# Available data

Start

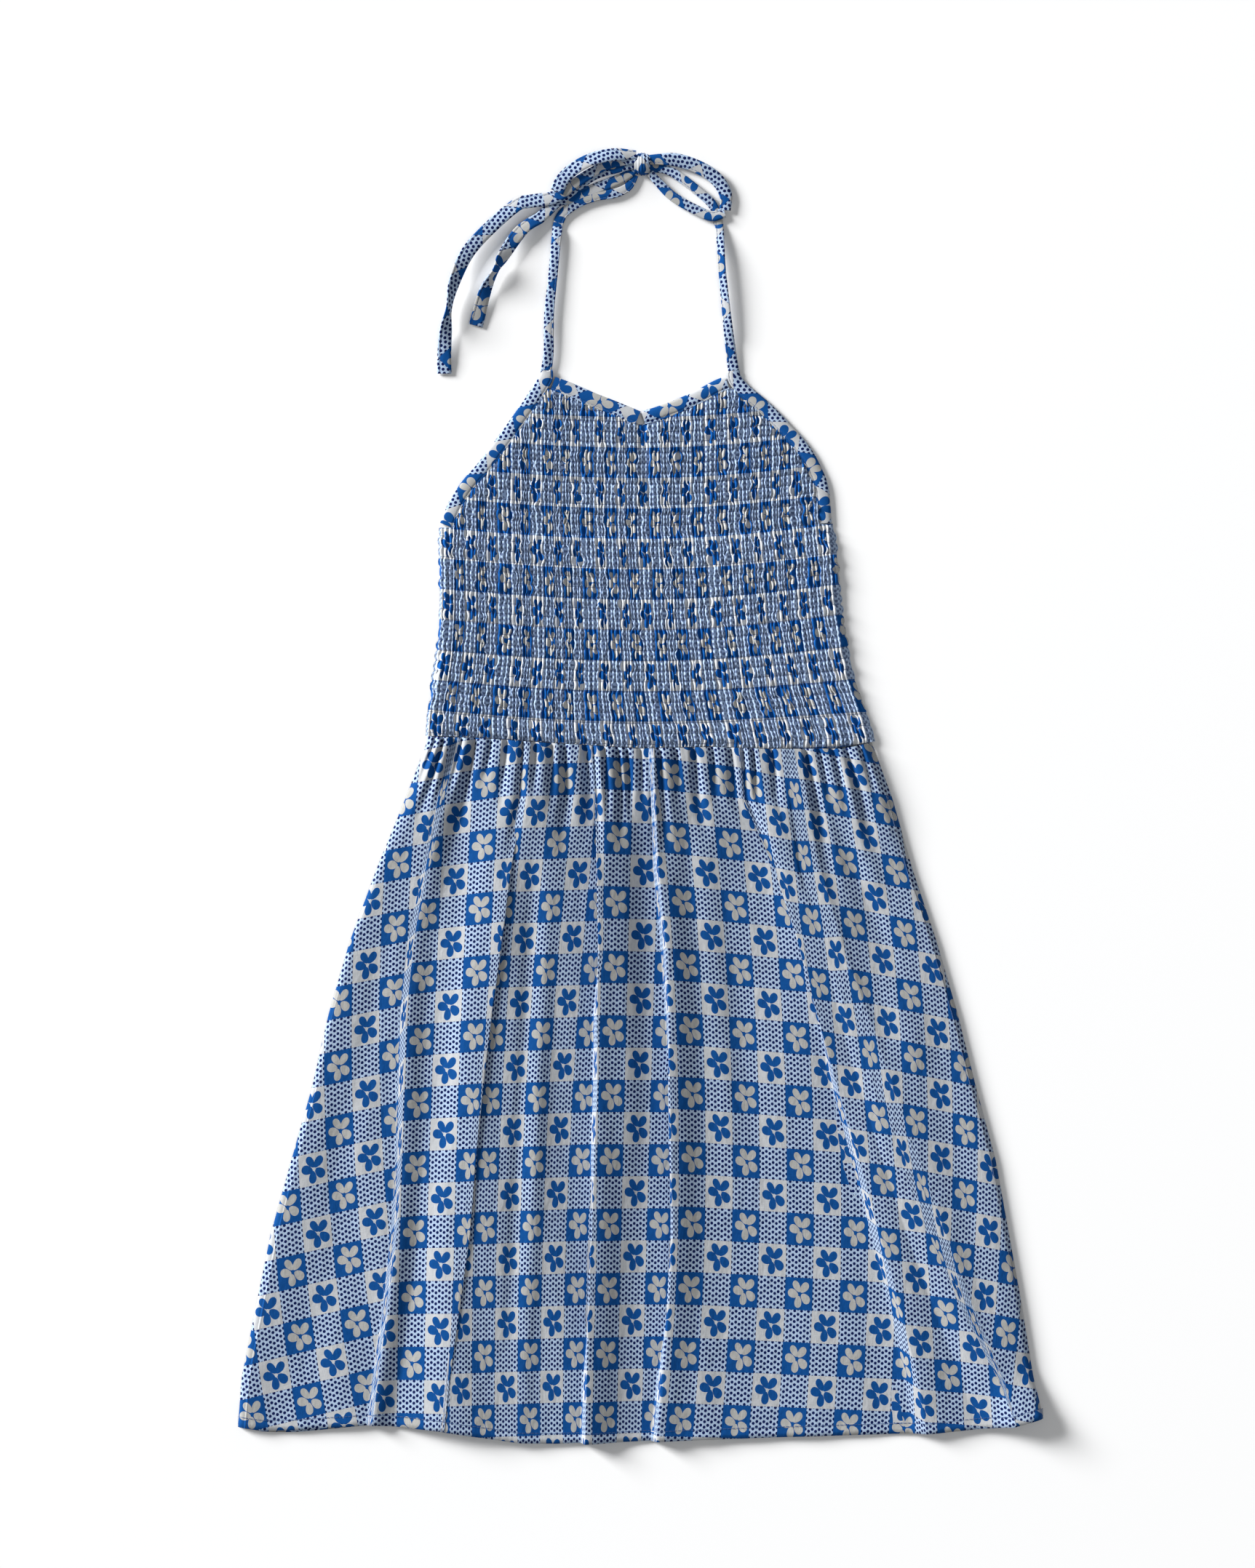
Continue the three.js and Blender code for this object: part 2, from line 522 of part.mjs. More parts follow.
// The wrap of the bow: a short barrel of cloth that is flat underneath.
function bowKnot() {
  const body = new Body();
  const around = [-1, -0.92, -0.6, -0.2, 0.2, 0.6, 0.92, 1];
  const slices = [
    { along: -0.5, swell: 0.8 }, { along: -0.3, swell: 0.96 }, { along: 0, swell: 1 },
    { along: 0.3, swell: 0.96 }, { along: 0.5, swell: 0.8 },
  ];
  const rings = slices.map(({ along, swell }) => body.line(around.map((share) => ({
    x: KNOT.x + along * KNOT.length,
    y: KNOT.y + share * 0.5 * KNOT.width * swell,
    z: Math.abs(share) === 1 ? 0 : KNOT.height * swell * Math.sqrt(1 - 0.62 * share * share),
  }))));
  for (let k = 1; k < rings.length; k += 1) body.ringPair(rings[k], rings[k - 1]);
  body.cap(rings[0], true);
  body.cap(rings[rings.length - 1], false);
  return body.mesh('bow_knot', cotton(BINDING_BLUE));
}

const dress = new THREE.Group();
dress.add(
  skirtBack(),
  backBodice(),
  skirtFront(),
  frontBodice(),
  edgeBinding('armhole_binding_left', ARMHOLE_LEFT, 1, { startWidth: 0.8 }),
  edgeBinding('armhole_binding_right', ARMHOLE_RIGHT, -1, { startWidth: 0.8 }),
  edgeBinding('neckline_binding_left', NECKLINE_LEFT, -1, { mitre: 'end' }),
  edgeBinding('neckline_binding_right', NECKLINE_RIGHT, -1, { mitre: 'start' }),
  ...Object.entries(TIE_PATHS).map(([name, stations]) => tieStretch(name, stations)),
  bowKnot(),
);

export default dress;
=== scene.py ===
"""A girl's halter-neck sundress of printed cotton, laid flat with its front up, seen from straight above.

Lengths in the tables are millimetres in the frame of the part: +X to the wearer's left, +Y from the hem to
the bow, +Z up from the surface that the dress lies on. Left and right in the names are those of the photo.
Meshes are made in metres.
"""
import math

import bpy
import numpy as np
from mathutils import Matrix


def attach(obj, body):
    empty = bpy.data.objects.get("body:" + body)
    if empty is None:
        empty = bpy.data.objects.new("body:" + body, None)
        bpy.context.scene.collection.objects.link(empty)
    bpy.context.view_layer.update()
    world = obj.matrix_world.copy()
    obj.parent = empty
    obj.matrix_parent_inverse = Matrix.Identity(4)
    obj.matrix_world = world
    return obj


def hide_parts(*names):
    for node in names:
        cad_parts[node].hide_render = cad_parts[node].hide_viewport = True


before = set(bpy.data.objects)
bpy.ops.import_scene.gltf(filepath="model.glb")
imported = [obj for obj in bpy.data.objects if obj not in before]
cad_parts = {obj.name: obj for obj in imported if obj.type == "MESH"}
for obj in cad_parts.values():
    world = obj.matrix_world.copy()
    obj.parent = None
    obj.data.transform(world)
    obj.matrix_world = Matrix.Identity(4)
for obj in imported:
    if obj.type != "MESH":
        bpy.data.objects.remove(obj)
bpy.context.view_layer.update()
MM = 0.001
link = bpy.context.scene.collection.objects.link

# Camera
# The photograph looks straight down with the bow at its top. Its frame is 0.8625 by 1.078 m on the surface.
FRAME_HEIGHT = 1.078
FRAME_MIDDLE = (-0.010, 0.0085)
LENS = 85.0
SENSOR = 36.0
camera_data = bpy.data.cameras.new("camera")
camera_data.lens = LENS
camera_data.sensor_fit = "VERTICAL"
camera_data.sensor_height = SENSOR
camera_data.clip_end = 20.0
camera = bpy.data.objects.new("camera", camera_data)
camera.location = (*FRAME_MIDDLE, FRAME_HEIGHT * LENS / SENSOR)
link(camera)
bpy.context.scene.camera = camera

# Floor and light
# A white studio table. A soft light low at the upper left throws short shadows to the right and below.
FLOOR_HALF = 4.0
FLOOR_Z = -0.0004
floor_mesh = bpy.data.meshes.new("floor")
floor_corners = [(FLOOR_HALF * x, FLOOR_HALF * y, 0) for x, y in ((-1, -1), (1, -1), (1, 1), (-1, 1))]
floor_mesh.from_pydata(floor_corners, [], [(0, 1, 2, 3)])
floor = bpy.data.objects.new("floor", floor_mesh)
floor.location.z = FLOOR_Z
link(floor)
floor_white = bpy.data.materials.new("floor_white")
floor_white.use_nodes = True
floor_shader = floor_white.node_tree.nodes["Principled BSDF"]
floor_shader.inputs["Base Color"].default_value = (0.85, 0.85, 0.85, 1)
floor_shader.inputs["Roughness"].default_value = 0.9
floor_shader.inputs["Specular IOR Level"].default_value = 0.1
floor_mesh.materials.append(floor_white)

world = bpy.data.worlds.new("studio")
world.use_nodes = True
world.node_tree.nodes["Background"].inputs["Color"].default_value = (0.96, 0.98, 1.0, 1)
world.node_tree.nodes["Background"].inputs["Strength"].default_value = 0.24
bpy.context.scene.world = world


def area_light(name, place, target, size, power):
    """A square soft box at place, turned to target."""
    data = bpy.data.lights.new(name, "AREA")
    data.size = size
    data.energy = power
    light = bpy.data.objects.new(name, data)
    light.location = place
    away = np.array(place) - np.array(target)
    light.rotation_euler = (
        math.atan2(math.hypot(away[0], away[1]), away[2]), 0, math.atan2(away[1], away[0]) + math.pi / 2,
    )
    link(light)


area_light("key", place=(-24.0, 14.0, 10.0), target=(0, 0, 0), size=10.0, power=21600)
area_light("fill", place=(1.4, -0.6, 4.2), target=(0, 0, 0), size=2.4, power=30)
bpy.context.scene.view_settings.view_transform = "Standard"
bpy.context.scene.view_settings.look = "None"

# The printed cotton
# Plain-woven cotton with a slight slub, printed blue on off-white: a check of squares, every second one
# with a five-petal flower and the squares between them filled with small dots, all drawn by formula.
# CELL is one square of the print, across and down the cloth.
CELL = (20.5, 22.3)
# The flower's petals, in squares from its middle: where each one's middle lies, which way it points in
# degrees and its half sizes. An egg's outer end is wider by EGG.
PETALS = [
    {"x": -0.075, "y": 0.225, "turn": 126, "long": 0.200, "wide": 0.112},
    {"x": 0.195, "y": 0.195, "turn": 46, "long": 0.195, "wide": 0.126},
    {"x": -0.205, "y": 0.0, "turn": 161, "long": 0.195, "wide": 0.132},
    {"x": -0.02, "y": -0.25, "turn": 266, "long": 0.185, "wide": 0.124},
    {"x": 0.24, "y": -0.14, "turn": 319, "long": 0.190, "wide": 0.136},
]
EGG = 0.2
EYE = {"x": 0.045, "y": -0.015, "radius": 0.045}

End

In the material above, locate the line containing "const dress = new THREE.Group();" and the line containing "for node in". Transcribe exactly those two lines and every line between them, and nothing more.

const dress = new THREE.Group();
dress.add(
  skirtBack(),
  backBodice(),
  skirtFront(),
  frontBodice(),
  edgeBinding('armhole_binding_left', ARMHOLE_LEFT, 1, { startWidth: 0.8 }),
  edgeBinding('armhole_binding_right', ARMHOLE_RIGHT, -1, { startWidth: 0.8 }),
  edgeBinding('neckline_binding_left', NECKLINE_LEFT, -1, { mitre: 'end' }),
  edgeBinding('neckline_binding_right', NECKLINE_RIGHT, -1, { mitre: 'start' }),
  ...Object.entries(TIE_PATHS).map(([name, stations]) => tieStretch(name, stations)),
  bowKnot(),
);

export default dress;
=== scene.py ===
"""A girl's halter-neck sundress of printed cotton, laid flat with its front up, seen from straight above.

Lengths in the tables are millimetres in the frame of the part: +X to the wearer's left, +Y from the hem to
the bow, +Z up from the surface that the dress lies on. Left and right in the names are those of the photo.
Meshes are made in metres.
"""
import math

import bpy
import numpy as np
from mathutils import Matrix


def attach(obj, body):
    empty = bpy.data.objects.get("body:" + body)
    if empty is None:
        empty = bpy.data.objects.new("body:" + body, None)
        bpy.context.scene.collection.objects.link(empty)
    bpy.context.view_layer.update()
    world = obj.matrix_world.copy()
    obj.parent = empty
    obj.matrix_parent_inverse = Matrix.Identity(4)
    obj.matrix_world = world
    return obj


def hide_parts(*names):
    for node in names:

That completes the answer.